### Instructions for the task
Where a line contains the string "with", copy that line.

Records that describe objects

········

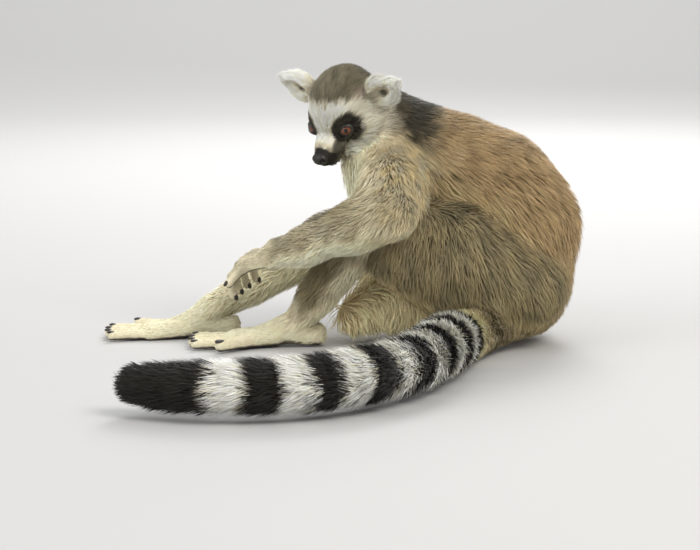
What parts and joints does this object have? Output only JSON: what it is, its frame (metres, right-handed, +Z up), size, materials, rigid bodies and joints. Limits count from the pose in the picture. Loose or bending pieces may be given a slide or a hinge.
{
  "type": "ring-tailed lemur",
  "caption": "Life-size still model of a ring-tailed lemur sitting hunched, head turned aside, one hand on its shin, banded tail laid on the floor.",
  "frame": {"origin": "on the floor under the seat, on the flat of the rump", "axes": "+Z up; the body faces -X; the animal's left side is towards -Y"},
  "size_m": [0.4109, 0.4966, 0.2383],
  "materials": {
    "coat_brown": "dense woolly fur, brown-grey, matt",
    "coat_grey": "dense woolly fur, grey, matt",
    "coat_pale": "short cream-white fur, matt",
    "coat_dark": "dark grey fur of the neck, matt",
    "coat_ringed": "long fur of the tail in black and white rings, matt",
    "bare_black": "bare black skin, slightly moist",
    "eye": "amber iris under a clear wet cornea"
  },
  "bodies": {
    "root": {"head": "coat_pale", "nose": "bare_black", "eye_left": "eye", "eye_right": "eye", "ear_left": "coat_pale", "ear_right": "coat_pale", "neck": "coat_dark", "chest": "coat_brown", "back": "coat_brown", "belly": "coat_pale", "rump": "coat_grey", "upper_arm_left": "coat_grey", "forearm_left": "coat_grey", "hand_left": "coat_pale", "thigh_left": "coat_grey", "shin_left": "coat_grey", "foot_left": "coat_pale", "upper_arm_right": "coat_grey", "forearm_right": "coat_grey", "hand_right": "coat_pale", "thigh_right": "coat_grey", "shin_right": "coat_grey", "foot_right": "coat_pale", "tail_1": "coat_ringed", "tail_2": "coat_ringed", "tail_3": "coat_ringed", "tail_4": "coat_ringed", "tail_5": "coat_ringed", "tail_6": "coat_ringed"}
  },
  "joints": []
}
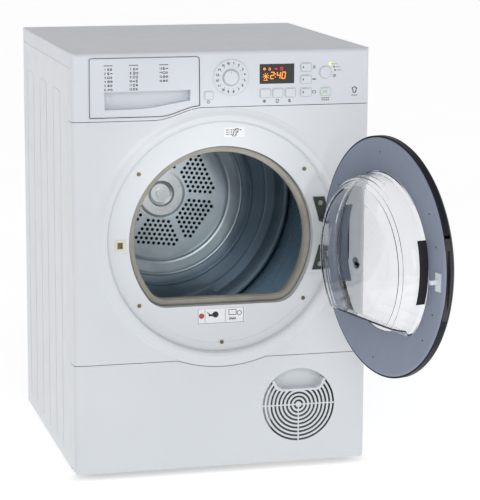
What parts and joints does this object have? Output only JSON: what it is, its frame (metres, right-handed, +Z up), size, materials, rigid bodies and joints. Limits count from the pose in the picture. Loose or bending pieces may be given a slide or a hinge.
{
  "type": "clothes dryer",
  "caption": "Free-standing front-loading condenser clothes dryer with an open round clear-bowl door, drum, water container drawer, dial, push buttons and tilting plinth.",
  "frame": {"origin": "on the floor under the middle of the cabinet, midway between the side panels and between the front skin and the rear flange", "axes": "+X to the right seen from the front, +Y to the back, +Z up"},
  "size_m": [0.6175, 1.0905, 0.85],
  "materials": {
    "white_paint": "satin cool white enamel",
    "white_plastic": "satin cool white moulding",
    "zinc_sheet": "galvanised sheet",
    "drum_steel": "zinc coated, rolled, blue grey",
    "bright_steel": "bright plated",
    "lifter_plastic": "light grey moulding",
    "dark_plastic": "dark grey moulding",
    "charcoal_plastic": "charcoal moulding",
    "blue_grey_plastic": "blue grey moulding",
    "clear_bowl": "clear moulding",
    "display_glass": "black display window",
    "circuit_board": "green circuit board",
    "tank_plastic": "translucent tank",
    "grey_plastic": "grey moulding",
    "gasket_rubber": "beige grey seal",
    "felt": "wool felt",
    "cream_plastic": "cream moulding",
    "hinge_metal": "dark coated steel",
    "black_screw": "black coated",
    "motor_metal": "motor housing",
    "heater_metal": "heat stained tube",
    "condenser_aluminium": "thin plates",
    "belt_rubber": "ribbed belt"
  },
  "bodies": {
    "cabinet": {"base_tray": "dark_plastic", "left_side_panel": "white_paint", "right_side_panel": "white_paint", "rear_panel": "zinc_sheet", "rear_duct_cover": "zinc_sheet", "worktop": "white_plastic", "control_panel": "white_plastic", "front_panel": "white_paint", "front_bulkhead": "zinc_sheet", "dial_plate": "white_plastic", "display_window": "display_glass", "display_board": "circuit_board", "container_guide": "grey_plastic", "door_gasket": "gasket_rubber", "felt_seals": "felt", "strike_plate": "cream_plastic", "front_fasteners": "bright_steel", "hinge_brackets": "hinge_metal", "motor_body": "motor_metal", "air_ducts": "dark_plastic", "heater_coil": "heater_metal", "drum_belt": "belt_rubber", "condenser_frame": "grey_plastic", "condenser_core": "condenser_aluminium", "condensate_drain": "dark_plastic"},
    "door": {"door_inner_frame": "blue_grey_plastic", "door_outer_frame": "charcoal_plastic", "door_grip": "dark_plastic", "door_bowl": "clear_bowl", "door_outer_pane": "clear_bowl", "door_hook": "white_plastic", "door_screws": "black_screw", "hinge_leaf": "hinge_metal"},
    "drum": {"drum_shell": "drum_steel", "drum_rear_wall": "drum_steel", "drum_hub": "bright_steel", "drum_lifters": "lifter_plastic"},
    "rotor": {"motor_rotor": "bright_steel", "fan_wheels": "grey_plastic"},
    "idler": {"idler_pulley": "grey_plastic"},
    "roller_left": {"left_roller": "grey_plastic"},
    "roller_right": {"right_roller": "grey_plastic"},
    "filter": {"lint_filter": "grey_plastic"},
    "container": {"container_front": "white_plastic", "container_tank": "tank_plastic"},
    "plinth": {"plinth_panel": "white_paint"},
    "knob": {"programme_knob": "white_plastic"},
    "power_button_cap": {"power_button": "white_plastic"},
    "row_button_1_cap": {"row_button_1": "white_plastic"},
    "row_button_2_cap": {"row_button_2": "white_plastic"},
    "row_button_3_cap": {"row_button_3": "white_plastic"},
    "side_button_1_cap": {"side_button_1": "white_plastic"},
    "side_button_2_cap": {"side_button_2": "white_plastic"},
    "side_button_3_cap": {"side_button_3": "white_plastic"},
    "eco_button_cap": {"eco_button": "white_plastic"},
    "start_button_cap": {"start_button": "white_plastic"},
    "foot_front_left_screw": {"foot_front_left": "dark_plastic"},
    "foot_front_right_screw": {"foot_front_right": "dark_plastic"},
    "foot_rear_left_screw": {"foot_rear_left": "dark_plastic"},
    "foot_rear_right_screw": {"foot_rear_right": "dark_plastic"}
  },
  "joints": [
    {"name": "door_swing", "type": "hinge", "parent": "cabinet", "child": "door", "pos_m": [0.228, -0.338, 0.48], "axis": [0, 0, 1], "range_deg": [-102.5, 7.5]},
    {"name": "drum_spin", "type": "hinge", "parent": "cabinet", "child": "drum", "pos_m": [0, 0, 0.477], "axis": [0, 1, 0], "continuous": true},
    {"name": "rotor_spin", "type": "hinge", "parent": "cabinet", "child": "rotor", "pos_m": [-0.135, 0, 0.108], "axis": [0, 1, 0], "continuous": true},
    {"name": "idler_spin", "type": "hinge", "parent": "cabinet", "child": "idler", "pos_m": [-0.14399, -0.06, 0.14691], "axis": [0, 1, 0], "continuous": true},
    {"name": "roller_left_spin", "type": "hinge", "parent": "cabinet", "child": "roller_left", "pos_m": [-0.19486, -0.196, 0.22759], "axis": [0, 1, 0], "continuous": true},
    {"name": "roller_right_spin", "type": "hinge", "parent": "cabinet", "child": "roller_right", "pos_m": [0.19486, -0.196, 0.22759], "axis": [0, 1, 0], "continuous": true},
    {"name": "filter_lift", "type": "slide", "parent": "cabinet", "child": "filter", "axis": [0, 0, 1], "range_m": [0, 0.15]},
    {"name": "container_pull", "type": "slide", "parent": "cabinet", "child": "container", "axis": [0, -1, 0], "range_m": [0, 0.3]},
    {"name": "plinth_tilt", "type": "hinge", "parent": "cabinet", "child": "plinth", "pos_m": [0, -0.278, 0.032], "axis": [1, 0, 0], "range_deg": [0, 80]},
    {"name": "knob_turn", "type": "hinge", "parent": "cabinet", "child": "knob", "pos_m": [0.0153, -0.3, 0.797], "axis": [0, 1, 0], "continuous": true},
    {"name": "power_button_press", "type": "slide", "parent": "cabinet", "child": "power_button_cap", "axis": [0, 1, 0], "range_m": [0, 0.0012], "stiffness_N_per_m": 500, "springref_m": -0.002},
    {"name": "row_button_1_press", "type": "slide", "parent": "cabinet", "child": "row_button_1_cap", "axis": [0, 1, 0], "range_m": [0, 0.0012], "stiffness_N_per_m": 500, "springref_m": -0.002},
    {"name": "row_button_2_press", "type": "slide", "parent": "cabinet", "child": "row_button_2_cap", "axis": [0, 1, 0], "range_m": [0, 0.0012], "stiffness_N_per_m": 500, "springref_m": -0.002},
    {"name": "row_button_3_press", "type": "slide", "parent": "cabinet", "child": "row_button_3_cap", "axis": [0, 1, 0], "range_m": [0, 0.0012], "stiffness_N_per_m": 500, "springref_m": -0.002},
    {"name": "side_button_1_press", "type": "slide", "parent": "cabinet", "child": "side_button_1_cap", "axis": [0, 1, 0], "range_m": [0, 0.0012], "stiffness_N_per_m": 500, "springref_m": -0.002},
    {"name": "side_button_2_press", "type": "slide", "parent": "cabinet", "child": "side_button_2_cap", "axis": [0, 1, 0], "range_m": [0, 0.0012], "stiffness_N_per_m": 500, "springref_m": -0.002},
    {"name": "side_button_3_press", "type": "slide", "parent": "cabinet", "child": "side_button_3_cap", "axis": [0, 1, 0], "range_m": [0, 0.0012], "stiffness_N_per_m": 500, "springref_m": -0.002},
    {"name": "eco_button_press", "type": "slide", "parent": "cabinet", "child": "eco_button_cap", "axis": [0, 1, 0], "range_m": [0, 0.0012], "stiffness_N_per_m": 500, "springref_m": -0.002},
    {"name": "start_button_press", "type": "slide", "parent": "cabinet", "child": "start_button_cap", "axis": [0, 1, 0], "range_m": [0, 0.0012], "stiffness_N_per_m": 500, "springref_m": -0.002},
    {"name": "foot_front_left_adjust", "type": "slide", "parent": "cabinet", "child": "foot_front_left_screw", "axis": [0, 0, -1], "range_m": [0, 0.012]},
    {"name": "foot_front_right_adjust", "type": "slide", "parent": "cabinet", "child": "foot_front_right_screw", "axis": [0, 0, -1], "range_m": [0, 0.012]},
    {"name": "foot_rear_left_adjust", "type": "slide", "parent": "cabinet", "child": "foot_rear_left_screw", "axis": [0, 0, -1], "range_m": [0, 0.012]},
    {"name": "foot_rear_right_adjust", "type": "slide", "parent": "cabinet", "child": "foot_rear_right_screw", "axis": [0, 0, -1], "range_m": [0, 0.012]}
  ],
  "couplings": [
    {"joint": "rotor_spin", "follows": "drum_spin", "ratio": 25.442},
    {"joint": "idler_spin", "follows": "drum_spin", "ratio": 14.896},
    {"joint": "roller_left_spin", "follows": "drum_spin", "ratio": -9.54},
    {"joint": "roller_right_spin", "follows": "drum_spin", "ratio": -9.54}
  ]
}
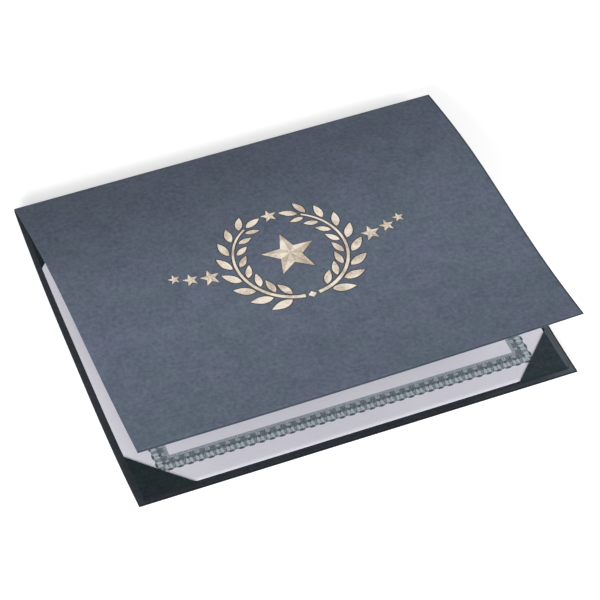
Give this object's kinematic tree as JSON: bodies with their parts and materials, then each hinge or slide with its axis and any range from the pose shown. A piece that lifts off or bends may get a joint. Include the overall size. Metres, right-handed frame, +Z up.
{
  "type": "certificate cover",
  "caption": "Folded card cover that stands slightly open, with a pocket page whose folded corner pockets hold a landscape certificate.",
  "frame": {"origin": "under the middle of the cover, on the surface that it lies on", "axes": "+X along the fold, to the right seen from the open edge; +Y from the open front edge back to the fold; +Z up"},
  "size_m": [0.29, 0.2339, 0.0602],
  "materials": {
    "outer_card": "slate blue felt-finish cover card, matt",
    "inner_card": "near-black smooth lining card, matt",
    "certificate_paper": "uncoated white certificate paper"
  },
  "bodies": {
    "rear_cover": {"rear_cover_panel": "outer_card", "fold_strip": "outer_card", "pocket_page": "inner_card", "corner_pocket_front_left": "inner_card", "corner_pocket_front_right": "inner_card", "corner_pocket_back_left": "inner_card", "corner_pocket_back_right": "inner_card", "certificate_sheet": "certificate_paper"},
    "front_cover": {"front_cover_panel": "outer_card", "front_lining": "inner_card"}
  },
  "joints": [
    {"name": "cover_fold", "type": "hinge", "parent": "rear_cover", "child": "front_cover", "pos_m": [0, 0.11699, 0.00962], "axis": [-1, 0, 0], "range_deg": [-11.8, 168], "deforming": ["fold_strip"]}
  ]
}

········

### Reply
  "caption": "Free-standing front-loading condenser clothes dryer with an open round clear-bowl door, drum, water container drawer, dial, push buttons and tilting plinth.",
Give this object's kinematic tree as JSON: bodies with their parts and materials, then each hinge or slide with its axis and any range from the pose shown. A piece that lifts off or bends may get a joint. Include the overall size. Metres, right-handed frame, +Z up.
  "caption": "Folded card cover that stands slightly open, with a pocket page whose folded corner pockets hold a landscape certificate.",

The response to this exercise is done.